Value what you have, and water your own grass. Remind yourself of all the great things they bring into your life and what drew you to them in the first place.


The truth is we just want to be happy. We just don’t know how. And we constantly think that there may be someone better out there, someone more exciting, someone more interesting, someone who understands us better or makes us feel a certain way we really need to feel.

We just want to be happy but we don’t know how. The truth of the matter is, if our parents didn’t do it right, we aren’t doing it right either.

So what is the solution then? There has to come a time when you stop. When you realize that the grass on the other side isn’t greener, it’s just grass, different from yours perhaps but not necessarily any better.

So as long as your partner is not physically or emotionally abusive or unkind or a cheat or any of the things that should definitely lead to the dissolution of your relationship with them, realize that no one is perfect.

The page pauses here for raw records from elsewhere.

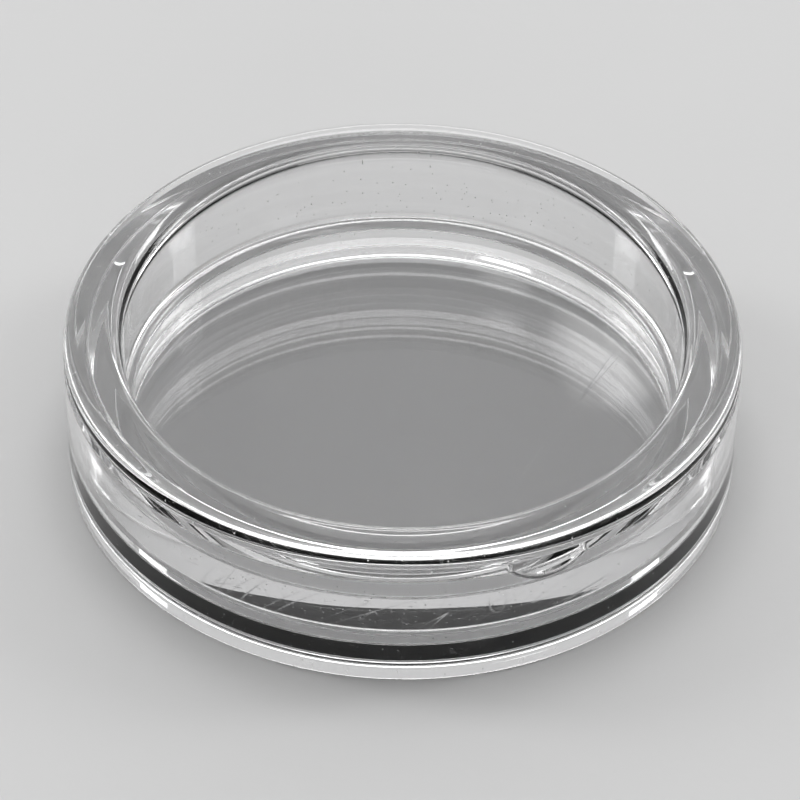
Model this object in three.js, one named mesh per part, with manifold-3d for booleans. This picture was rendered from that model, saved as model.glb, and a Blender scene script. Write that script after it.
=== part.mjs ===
// Round two-piece coin capsule in clear rigid plastic: a deep base and a lid whose plug goes down inside it.
// Millimetres, +Z up. The origin is the centre of the base's underside, and the thumbnail notch is near -Y.

import * as THREE from "three";
import { mergeVertices } from "three/addons/utils/BufferGeometryUtils.js";
import Module from "manifold-3d";

// Whole capsule
const OUTER_DIAMETER = 36;
const CLOSED_HEIGHT = 8.5;

// Coin chamber: the coin lies in a well in the base, between the floor and the window of the lid
const CHAMBER_HEIGHT = 2;
const SEAT_WIDTH = 2.1;

// Wall thicknesses
const FLOOR = 0.6;
const WINDOW = 1.3;
const FLANGE = 1;
const BASE_WALL = 1.3;
const PLUG_WALL = 1.7;

// Gaps between lid and base
const FIT_CLEARANCE = 0.1;
const SEAT_CLEARANCE = 0.1;

// Foot ring and the drafts that let the mouldings leave their moulds
const FOOT_RECESS = 0.1;
const FOOT_WIDTH = 2.6;
const WALL_DRAFT = 0.1;
const RECESS_DRAFT = 0.08;

// Roundings and chamfers
const FLANGE_UNDER_ROUNDING = 0.2;
const FLANGE_EDGE = 0.05;
const RECESS_LIP_ROUNDING = 0.9;
const RECESS_FLOOR_ROUNDING = 0.5;
const PLUG_END_ROUNDING = 0.3;
const RIM_CHAMFER = 0.4;
const RIM_BORE_ROUNDING = 0.2;
const WELL_FLOOR_ROUNDING = 0.35;
const WELL_LIP_ROUNDING = 0.15;
const FOOT_OUTER_ROUNDING = 0.25;
const FOOT_INNER_ROUNDING = 0.04;

// Thumbnail notch, a round scoop in the base's outer top edge that leaves some of the rim beside the bore
const NOTCH_WIDTH = 4.8;
const NOTCH_DROP = 0.8;
const NOTCH_LAND = 0.45;
const NOTCH_BEARING = 25;

// Facets
const TURN_SEGMENTS = 72;
const ARC_STEPS = 3;
const SCOOP_SEGMENTS = 40;

// Levels and radii that follow from the sizes above
const outerRadius = OUTER_DIAMETER / 2;
const boreRadius = outerRadius - BASE_WALL;
const wellRadius = boreRadius - SEAT_WIDTH;
const plugRadius = boreRadius - FIT_CLEARANCE;
const recessRadius = plugRadius - PLUG_WALL;
const footRadius = outerRadius - WALL_DRAFT;
const floorTop = FOOT_RECESS + FLOOR;
const windowUnder = floorTop + CHAMBER_HEIGHT;
const windowTop = windowUnder + WINDOW;
const ledgeTop = windowUnder - SEAT_CLEARANCE;
const flangeUnder = CLOSED_HEIGHT - FLANGE;
const rimTop = flangeUnder - SEAT_CLEARANCE;
const flangeTopRounding = FLANGE - FLANGE_UNDER_ROUNDING - FLANGE_EDGE;
const notchDepth = BASE_WALL - NOTCH_LAND;

/** Points of one profile corner: the corner itself, or an arc that meets both its sides. */
function cornerPoints(before, corner, after, rounding) {
  if (rounding === 0) {
    return [corner];
  }
  const back = before.clone().sub(corner).normalize();
  const ahead = after.clone().sub(corner).normalize();
  const halfAngle = Math.acos(back.dot(ahead)) / 2;
  const bisector = back.clone().add(ahead).normalize();
  const centre = corner.clone().addScaledVector(bisector, rounding / Math.sin(halfAngle));
  const setback = rounding / Math.tan(halfAngle);
  const start = corner.clone().addScaledVector(back, setback).sub(centre);
  const end = corner.clone().addScaledVector(ahead, setback).sub(centre);
  const clockwise = ahead.cross(back) < 0;
  const arc = new THREE.EllipseCurve(
    centre.x, centre.y, rounding, rounding, start.angle(), end.angle(), clockwise,
  );
  return arc.getPoints(ARC_STEPS);
}

/** Lathe profile through corners given as [radius, height, rounding], from the axis round to the axis. */
function roundedProfile(corners) {
  const points = corners.map(([radius, height]) => new THREE.Vector2(radius, height));
  return corners.flatMap(([, , rounding = 0], i) => (
    cornerPoints(points[i - 1], points[i], points[i + 1], rounding)
  ));
}

/** Solid of revolution about +Z. */
function turned(corners) {
  const geometry = new THREE.LatheGeometry(roundedProfile(corners), TURN_SEGMENTS);
  return geometry.rotateX(Math.PI / 2);
}

/** Closed geometry to manifold solid. */
function toSolid(wasm, geometry) {
  const bare = geometry.clone();
  bare.deleteAttribute("normal");
  bare.deleteAttribute("uv");
  const merged = mergeVertices(bare);
  const mesh = new wasm.Mesh({
    numProp: 3,
    vertProperties: new Float32Array(merged.attributes.position.array),
    triVerts: new Uint32Array(merged.index.array),
  });
  return new wasm.Manifold(mesh);
}

/** Manifold solid back to geometry. */
function toGeometry(solid) {
  const mesh = solid.getMesh();
  const geometry = new THREE.BufferGeometry();
  geometry.setAttribute("position", new THREE.BufferAttribute(mesh.vertProperties, 3));
  geometry.setIndex(new THREE.BufferAttribute(mesh.triVerts, 1));
  geometry.computeVertexNormals();
  return geometry;
}

/** Ball that scoops the notch: NOTCH_WIDTH wide where the rim's chamfer ends, notchDepth deep at the rim. */
function notchBall() {
  const chamferEnd = rimTop - RIM_CHAMFER;
  const lowest = chamferEnd - NOTCH_DROP;
  const scoopRadius = ((NOTCH_WIDTH / 2) ** 2 + NOTCH_DROP ** 2) / (2 * NOTCH_DROP);
  const centreHeight = lowest + scoopRadius;
  const halfChordAtRim = scoopRadius ** 2 - (centreHeight - rimTop) ** 2;
  const standOff = (halfChordAtRim - notchDepth ** 2) / (2 * notchDepth);
  const ball = new THREE.SphereGeometry(
    Math.hypot(scoopRadius, standOff), SCOOP_SEGMENTS * 2, SCOOP_SEGMENTS,
  );
  ball.rotateX(Math.PI / 2);
  ball.translate(0, -(outerRadius + standOff), centreHeight);
  ball.rotateZ(THREE.MathUtils.degToRad(NOTCH_BEARING));
  return ball;
}

/** Base: foot ring, outer wall with chamfered rim, bore and ledge for the plug, coin well, floor. */
function baseGeometry(wasm) {
  const footInner = footRadius - FOOT_WIDTH;
  const cup = turned([
    [0, FOOT_RECESS],
    [footInner, FOOT_RECESS, FOOT_INNER_ROUNDING],
    [footInner, 0, FOOT_INNER_ROUNDING],
    [footRadius, 0, FOOT_OUTER_ROUNDING],
    [outerRadius, rimTop - RIM_CHAMFER],
    [outerRadius - RIM_CHAMFER, rimTop],
    [boreRadius, rimTop, RIM_BORE_ROUNDING],
    [boreRadius, ledgeTop],
    [wellRadius, ledgeTop, WELL_LIP_ROUNDING],
    [wellRadius, floorTop, WELL_FLOOR_ROUNDING],
    [0, floorTop],
  ]);
  return toGeometry(toSolid(wasm, cup).subtract(toSolid(wasm, notchBall())));
}

/** Lid: flat window at the bottom of the plug, plug wall, flange that closes on the base's rim. */
function lidGeometry() {
  return turned([
    [0, windowUnder],
    [plugRadius, windowUnder, PLUG_END_ROUNDING],
    [plugRadius, flangeUnder],
    [outerRadius, flangeUnder, FLANGE_UNDER_ROUNDING],
    [outerRadius, CLOSED_HEIGHT, flangeTopRounding],
    [recessRadius, CLOSED_HEIGHT, RECESS_LIP_ROUNDING],
    [recessRadius - RECESS_DRAFT, windowTop, RECESS_FLOOR_ROUNDING],
    [0, windowTop],
  ]);
}

/** Colourless rigid plastic, polished in the mould. */
function clearPlastic() {
  return new THREE.MeshStandardMaterial({
    color: 0xf2f4f5,
    roughness: 0.04,
    metalness: 0,
    transparent: true,
    opacity: 0.3,
  });
}

function part(name, geometry) {
  const mesh = new THREE.Mesh(geometry, clearPlastic());
  mesh.name = name;
  return mesh;
}

const wasm = await Module();
wasm.setup();

const capsule = new THREE.Group();
capsule.add(part("base", baseGeometry(wasm)));
capsule.add(part("lid", lidGeometry()));

export default capsule;
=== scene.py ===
"""Looks for a clear two-piece coin capsule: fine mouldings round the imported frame, floor, lights, camera."""

import math

import bpy
from mathutils import Matrix, Vector


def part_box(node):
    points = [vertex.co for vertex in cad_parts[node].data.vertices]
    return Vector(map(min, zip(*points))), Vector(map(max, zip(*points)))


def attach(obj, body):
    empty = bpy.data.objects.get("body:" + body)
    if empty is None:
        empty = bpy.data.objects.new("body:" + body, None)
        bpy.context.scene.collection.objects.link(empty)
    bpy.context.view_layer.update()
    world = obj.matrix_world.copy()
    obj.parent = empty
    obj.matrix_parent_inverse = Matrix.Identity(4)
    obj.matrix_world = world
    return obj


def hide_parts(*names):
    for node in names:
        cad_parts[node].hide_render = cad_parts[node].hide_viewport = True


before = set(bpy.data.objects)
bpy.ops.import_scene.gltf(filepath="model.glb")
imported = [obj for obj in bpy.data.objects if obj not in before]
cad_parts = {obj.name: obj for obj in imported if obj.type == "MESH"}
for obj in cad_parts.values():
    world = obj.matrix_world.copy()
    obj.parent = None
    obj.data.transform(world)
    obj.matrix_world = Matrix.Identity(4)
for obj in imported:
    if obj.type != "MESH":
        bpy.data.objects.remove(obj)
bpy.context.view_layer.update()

MM = 0.001

# The CAD frame's own sizes, in millimetres
base_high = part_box("base")[1] / MM
lid_low, lid_high = (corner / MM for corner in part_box("lid"))
OUTER_RADIUS = lid_high.x
CLOSED_HEIGHT = lid_high.z
WINDOW_UNDER = lid_low.z
RIM_TOP = base_high.z

# Sizes inside those boxes, in millimetres, as in the CAD model
WELL_RADIUS = 14.6
FLOOR_TOP = 0.7
WINDOW = 1.3
FLANGE = 1.0
BASE_WALL = 1.3
PLUG_WALL = 1.7
FIT_CLEARANCE = 0.1
SEAT_CLEARANCE = 0.1
FOOT_RECESS = 0.1
FOOT_WIDTH = 2.6
WALL_DRAFT = 0.1
RECESS_DRAFT = 0.08

# Roundings and chamfers, in millimetres
FLANGE_TOP_ROUNDING = 0.75
FLANGE_UNDER_ROUNDING = 0.2
FLANGE_ROOT_ROUNDING = 0.12
RECESS_LIP_ROUNDING = 0.9
RECESS_FLOOR_ROUNDING = 0.5
PLUG_END_ROUNDING = 0.3
RIM_CHAMFER = 0.4
RIM_OUTER_ROUNDING = 0.12
RIM_EDGE_ROUNDING = 0.08
RIM_BORE_ROUNDING = 0.2
LEDGE_ROOT_ROUNDING = 0.12
WELL_FLOOR_ROUNDING = 0.35
WELL_LIP_ROUNDING = 0.15
FOOT_OUTER_ROUNDING = 0.25
FOOT_INNER_ROUNDING = 0.04

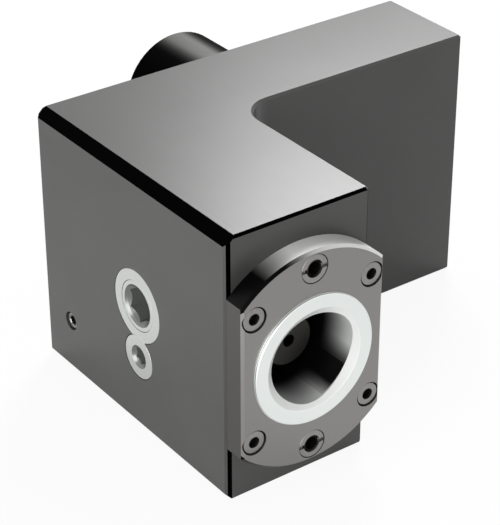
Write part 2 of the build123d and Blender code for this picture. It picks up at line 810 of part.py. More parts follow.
def make_flange_seal():
    """A ring round a coolant drilling, in its recess in the block's front face."""
    centre = drilling_diameter / 2 + seal_groove_extra + flange_seal_section / 2
    return seal_ring_y(centre, flange_seal_section, flange_seal_section / 2)


gallery_y = front_face + gallery_depth_place
gallery_place = Pos(left_side + plug_recess, gallery_y, gallery_height)
riser_place = Pos(coupling_x, gallery_y, -half_height + plug_recess) * Rot(0, -90, 0)
inlet_ring_y = -inlet_seal_section / 2
inlet_ring = inlet_diameter / 2 + seal_groove_extra + inlet_seal_section / 2
shank_ring = shank_diameter / 2 - shank_seal_section / 2 - seal_bed_clearance

pieces = {
    "body": make_body(),
    "coupling_flange": make_flange(),
    "flange_screws": make_group(make_screw, screw_places),
    "flange_dowels": make_group(make_dowel, dowel_places),
    "flange_seal_rings": make_group(make_flange_seal, nozzle_places),
    "segment_cage": make_cage(),
    "segment_spring_ring": make_spring_ring(),
    "drawbar": make_drawbar(),
    "drawbar_seal": make_drawbar_seal(),
    "cam_shaft": make_cam_shaft(),
    "cam_seal": make_cam_seal(),
    "cam_bush": make_cam_bush(),
    "cam_stop_pin": make_stop_pin(),
    "cam_retaining_screw": make_lock_screw(),
    "gallery_plug": gallery_place * make_plug(),
    "riser_plug": riser_place * make_plug(),
    "inlet_seal_ring": seal_ring_y(inlet_ring, inlet_seal_section, inlet_ring_y, inlet_place, gallery_height),
    "shank_seal_ring": seal_ring_y(shank_ring, shank_seal_section, shank_seal_place),
}
for i in range(segment_count):
    pieces[f"segment_{i + 1}"] = make_segment(i)
for name, (x, z) in zip(("upper", "lower"), nozzle_places):
    place = coupling * Pos(x, -flange_thickness, z)
    pieces[f"nozzle_seat_{name}"] = place * make_nozzle_seat()
    pieces[f"nozzle_ball_{name}"] = place * make_nozzle_ball()

os.makedirs("parts", exist_ok=True)
for name, piece in pieces.items():
    export_step(piece, f"parts/{name}.step")
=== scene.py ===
import math

import bmesh
import bpy
import numpy as np
from mathutils import Matrix, Vector


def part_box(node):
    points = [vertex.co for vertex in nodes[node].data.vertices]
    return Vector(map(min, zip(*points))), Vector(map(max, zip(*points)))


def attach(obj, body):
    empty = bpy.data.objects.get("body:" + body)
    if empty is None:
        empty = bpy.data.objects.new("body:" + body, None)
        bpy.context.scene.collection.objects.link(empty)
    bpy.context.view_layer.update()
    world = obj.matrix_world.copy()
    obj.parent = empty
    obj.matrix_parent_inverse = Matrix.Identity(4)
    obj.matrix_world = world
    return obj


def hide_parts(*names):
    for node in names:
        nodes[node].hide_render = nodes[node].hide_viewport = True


# Turret clamping unit: finishes, small detail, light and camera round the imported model.
# The frame is in metres. Names that end in Mm hold millimetres, and so do the sets of screws and rings.

mm = 0.001
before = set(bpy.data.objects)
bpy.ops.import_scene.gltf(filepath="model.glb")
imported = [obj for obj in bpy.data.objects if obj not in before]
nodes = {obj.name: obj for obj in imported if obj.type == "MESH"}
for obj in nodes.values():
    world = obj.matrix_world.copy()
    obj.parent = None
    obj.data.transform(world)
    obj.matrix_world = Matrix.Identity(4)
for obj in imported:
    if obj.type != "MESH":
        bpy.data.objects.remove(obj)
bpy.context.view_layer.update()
print("frame loaded,", len(nodes), "nodes")

# Places that the finishes and the pieces follow, read from the frame
flangeLow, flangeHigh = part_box("coupling_flange")
bushLow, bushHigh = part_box("cam_bush")
lockLow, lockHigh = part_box("cam_retaining_screw")
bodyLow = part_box("body")[0]
couplingX = (flangeLow.x + flangeHigh.x) / 2
camY = (bushLow.y + bushHigh.y) / 2
lockZ = (lockLow.z + lockHigh.z) / 2
frontY = bodyLow.y
ringY = flangeLow.y


# A colour as #rrggbb, turned from sRGB to linear light.
def linearColour(text):
    parts = [int(text[i:i + 2], 16) / 255 for i in (1, 3, 5)]
    return tuple(c / 12.92 if c <= 0.04045 else ((c + 0.055) / 1.055) ** 2.4 for c in parts) + (1.0,)


# Adds one node, sets its properties and its sockets, and joins the sockets that are given another socket.
def addNode(tree, kind, sockets=None, **settings):
    node = tree.nodes.new("ShaderNode" + kind)
    for name, value in settings.items():
        setattr(node, name, value)
    for name, value in (sockets or {}).items():
        if isinstance(value, bpy.types.NodeSocket):
            tree.links.new(value, node.inputs[name])
        else:
            node.inputs[name].default_value = value
    return node


# Distance from an axis through centre, and the place along it. Axis is 0, 1 or 2 for X, Y or Z.
def cylinderPlace(tree, centre, axis):
    place = addNode(tree, "TexCoord").outputs["Object"]
    across = [0.0 if i == axis else 1.0 for i in range(3)]
    offset = addNode(tree, "VectorMath", {0: place, 1: centre}, operation="SUBTRACT").outputs[0]
    flat = addNode(tree, "VectorMath", {0: offset, 1: across}, operation="MULTIPLY").outputs[0]
    radius = addNode(tree, "VectorMath", {0: flat}, operation="LENGTH").outputs["Value"]
    along = addNode(tree, "VectorMath", {0: place, 1: [1.0 - c for c in across]}, operation="DOT_PRODUCT")
    return radius, along.outputs["Value"]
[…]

Value what you have, and water your own grass. Remind yourself of all the great things they bring into your life and what drew you to them in the first place. They won’t be there for you all the time but remember no one will. There will always be times when the only one there for you is you. And that’s okay.

As I arrive on my set, the spot, the wardrobe boy and many other crew members compliment me. A reminder of good things perhaps? I certainly hope so.

Comments

HELLOHELLOHELLOHELLO Apr 18, 2016 03:34pm
No idea what I just read through. Anyhow, Tinder and dating doesn't work here, not yet they don't. Individuals are still fearful of something so their purported value remains to be experienced.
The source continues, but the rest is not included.